##### INPUT

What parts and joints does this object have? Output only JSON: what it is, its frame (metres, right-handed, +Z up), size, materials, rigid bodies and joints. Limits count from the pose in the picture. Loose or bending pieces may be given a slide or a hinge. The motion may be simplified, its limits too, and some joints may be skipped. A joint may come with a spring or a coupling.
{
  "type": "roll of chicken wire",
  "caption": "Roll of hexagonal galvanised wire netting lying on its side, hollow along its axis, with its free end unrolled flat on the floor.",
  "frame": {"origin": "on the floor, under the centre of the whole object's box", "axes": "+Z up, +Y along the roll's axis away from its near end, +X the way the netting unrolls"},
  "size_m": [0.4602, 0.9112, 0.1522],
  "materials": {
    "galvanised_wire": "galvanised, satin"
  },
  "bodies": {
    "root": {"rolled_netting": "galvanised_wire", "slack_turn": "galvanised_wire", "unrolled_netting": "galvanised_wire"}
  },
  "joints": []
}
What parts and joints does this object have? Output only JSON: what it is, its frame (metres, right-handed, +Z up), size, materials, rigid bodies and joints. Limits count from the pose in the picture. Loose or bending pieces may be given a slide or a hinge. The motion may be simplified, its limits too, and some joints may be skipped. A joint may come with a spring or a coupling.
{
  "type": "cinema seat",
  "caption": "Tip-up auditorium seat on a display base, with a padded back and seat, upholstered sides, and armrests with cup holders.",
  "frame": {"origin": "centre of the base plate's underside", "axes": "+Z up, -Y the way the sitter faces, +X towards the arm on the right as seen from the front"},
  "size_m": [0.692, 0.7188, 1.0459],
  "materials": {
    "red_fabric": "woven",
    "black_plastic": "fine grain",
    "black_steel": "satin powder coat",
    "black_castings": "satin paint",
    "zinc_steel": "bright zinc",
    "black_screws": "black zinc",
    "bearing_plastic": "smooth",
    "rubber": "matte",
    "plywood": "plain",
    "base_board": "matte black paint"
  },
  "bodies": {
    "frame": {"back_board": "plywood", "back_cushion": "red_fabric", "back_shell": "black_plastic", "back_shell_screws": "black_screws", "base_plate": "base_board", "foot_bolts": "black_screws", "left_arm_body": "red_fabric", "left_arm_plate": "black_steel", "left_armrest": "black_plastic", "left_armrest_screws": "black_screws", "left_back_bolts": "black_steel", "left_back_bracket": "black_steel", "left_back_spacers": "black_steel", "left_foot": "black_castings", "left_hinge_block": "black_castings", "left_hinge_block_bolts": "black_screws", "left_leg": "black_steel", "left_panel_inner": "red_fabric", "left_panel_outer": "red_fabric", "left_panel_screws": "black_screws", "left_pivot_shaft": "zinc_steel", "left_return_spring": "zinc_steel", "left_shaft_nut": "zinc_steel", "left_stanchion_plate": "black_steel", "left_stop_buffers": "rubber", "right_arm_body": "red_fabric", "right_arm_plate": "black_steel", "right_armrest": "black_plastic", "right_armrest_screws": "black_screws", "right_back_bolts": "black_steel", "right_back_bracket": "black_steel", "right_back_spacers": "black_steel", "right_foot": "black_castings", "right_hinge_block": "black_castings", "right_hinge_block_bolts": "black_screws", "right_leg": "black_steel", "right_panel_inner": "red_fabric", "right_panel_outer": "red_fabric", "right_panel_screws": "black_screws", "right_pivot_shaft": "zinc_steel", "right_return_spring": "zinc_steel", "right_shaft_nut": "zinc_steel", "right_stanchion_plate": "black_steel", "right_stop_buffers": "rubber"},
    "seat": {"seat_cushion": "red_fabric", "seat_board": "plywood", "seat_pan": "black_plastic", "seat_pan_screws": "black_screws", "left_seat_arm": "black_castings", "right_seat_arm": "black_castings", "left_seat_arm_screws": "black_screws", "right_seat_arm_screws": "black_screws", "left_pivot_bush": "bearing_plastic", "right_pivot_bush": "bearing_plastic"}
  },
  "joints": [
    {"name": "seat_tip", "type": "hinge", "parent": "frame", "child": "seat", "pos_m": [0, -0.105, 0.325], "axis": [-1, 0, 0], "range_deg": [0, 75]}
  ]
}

##########

Reproduce all data above, unchanged.

What parts and joints does this object have? Output only JSON: what it is, its frame (metres, right-handed, +Z up), size, materials, rigid bodies and joints. Limits count from the pose in the picture. Loose or bending pieces may be given a slide or a hinge. The motion may be simplified, its limits too, and some joints may be skipped. A joint may come with a spring or a coupling.
{
  "type": "roll of chicken wire",
  "caption": "Roll of hexagonal galvanised wire netting lying on its side, hollow along its axis, with its free end unrolled flat on the floor.",
  "frame": {"origin": "on the floor, under the centre of the whole object's box", "axes": "+Z up, +Y along the roll's axis away from its near end, +X the way the netting unrolls"},
  "size_m": [0.4602, 0.9112, 0.1522],
  "materials": {
    "galvanised_wire": "galvanised, satin"
  },
  "bodies": {
    "root": {"rolled_netting": "galvanised_wire", "slack_turn": "galvanised_wire", "unrolled_netting": "galvanised_wire"}
  },
  "joints": []
}
What parts and joints does this object have? Output only JSON: what it is, its frame (metres, right-handed, +Z up), size, materials, rigid bodies and joints. Limits count from the pose in the picture. Loose or bending pieces may be given a slide or a hinge. The motion may be simplified, its limits too, and some joints may be skipped. A joint may come with a spring or a coupling.
{
  "type": "cinema seat",
  "caption": "Tip-up auditorium seat on a display base, with a padded back and seat, upholstered sides, and armrests with cup holders.",
  "frame": {"origin": "centre of the base plate's underside", "axes": "+Z up, -Y the way the sitter faces, +X towards the arm on the right as seen from the front"},
  "size_m": [0.692, 0.7188, 1.0459],
  "materials": {
    "red_fabric": "woven",
    "black_plastic": "fine grain",
    "black_steel": "satin powder coat",
    "black_castings": "satin paint",
    "zinc_steel": "bright zinc",
    "black_screws": "black zinc",
    "bearing_plastic": "smooth",
    "rubber": "matte",
    "plywood": "plain",
    "base_board": "matte black paint"
  },
  "bodies": {
    "frame": {"back_board": "plywood", "back_cushion": "red_fabric", "back_shell": "black_plastic", "back_shell_screws": "black_screws", "base_plate": "base_board", "foot_bolts": "black_screws", "left_arm_body": "red_fabric", "left_arm_plate": "black_steel", "left_armrest": "black_plastic", "left_armrest_screws": "black_screws", "left_back_bolts": "black_steel", "left_back_bracket": "black_steel", "left_back_spacers": "black_steel", "left_foot": "black_castings", "left_hinge_block": "black_castings", "left_hinge_block_bolts": "black_screws", "left_leg": "black_steel", "left_panel_inner": "red_fabric", "left_panel_outer": "red_fabric", "left_panel_screws": "black_screws", "left_pivot_shaft": "zinc_steel", "left_return_spring": "zinc_steel", "left_shaft_nut": "zinc_steel", "left_stanchion_plate": "black_steel", "left_stop_buffers": "rubber", "right_arm_body": "red_fabric", "right_arm_plate": "black_steel", "right_armrest": "black_plastic", "right_armrest_screws": "black_screws", "right_back_bolts": "black_steel", "right_back_bracket": "black_steel", "right_back_spacers": "black_steel", "right_foot": "black_castings", "right_hinge_block": "black_castings", "right_hinge_block_bolts": "black_screws", "right_leg": "black_steel", "right_panel_inner": "red_fabric", "right_panel_outer": "red_fabric", "right_panel_screws": "black_screws", "right_pivot_shaft": "zinc_steel", "right_return_spring": "zinc_steel", "right_shaft_nut": "zinc_steel", "right_stanchion_plate": "black_steel", "right_stop_buffers": "rubber"},
    "seat": {"seat_cushion": "red_fabric", "seat_board": "plywood", "seat_pan": "black_plastic", "seat_pan_screws": "black_screws", "left_seat_arm": "black_castings", "right_seat_arm": "black_castings", "left_seat_arm_screws": "black_screws", "right_seat_arm_screws": "black_screws", "left_pivot_bush": "bearing_plastic", "right_pivot_bush": "bearing_plastic"}
  },
  "joints": [
    {"name": "seat_tip", "type": "hinge", "parent": "frame", "child": "seat", "pos_m": [0, -0.105, 0.325], "axis": [-1, 0, 0], "range_deg": [0, 75]}
  ]
}